Nanostructured Cobalt Doped Barium Strontium Titanate Thin Films with Potential in CO₂ Detection

In this work, (Ba_0.75Sr_0.25) (Ti_0.95Co_0.05) O₃ perovskite nanostructured material, denoted subsequently as Co-doped BaSrTiO₃, was synthesized in a one-step process in hydrothermal conditions. The obtained powder was heat-treated at 800 °C and 1000 °C, respectively, in order to study nanostructured powder behavior during thermal treatment. The Co-doped BaSrTiO₃ powder was pressed into pellets of 5.08 cm (2 inches) then used for thin film deposition onto commercial Al₂O₃ substrates by RF sputtering method. The microstructural, thermal, and gas sensing properties were investigated.
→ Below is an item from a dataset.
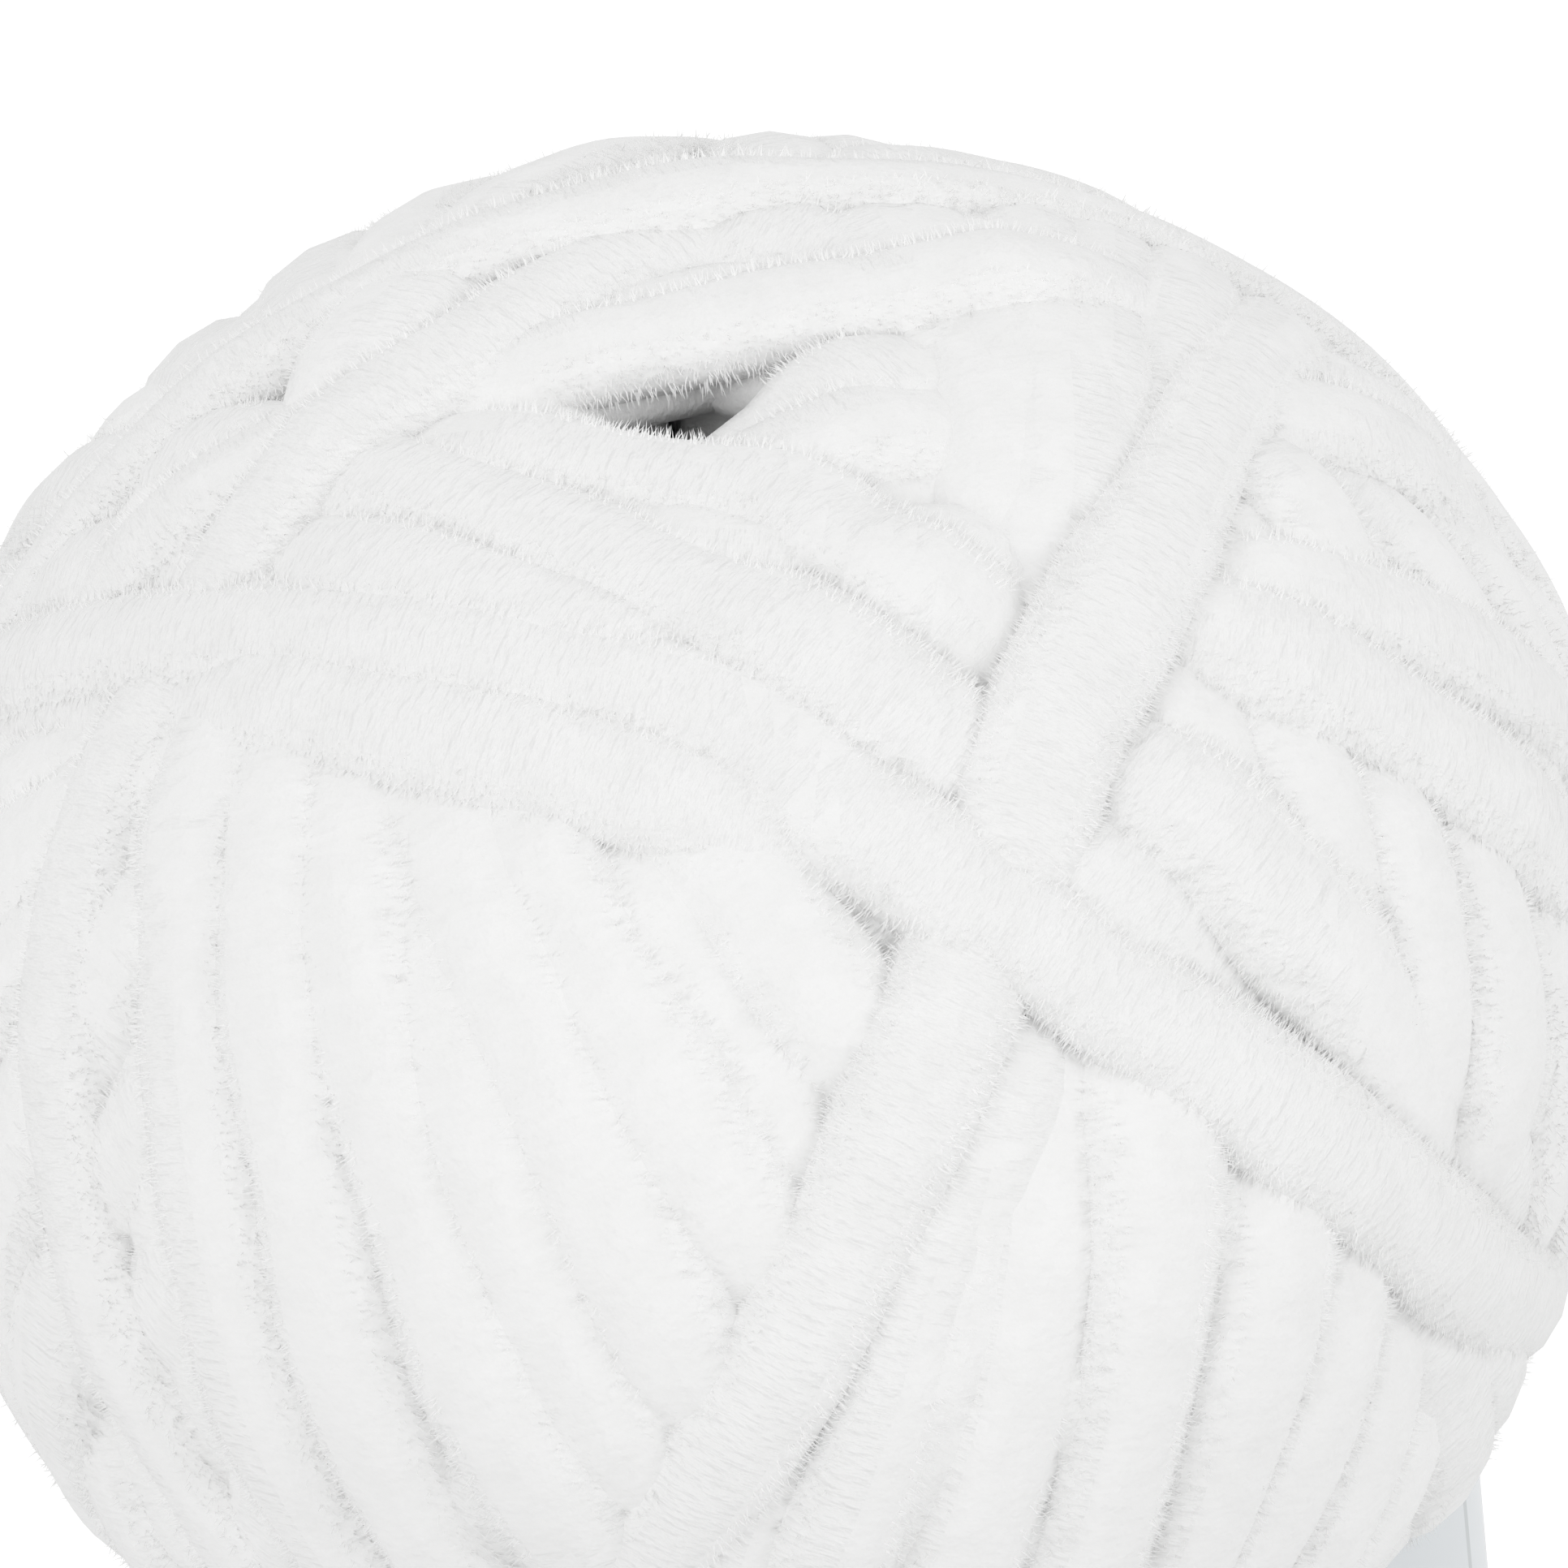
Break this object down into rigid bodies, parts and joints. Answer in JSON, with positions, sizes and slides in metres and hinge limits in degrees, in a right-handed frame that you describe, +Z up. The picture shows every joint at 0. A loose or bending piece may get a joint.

The electrical and thermodynamic characterization allowed the evaluation of thermodynamic stability and the correlation of structural features with the sensing properties revealed under real operating conditions. The sensing behavior with respect to the temperature range between 23 and 400 °C, for a fixed CO₂ concentration of 3000 ppm, highlighted specific differences between Co-doped BaSrTiO₃ treated at 800 °C compared to that treated at 1000 °C. The influence of the relative humidity level on the CO₂ concentrations and the other potential interfering gases was also analyzed. Two possible mechanisms for CO₂ interaction were then proposed. The simple and low-cost technology, together with the high sensitivity when operating at room temperature corresponding to low power consumption, suggests that Co-doped BaSrTiO₃ has a good potential for use in developing portable CO₂ detectors.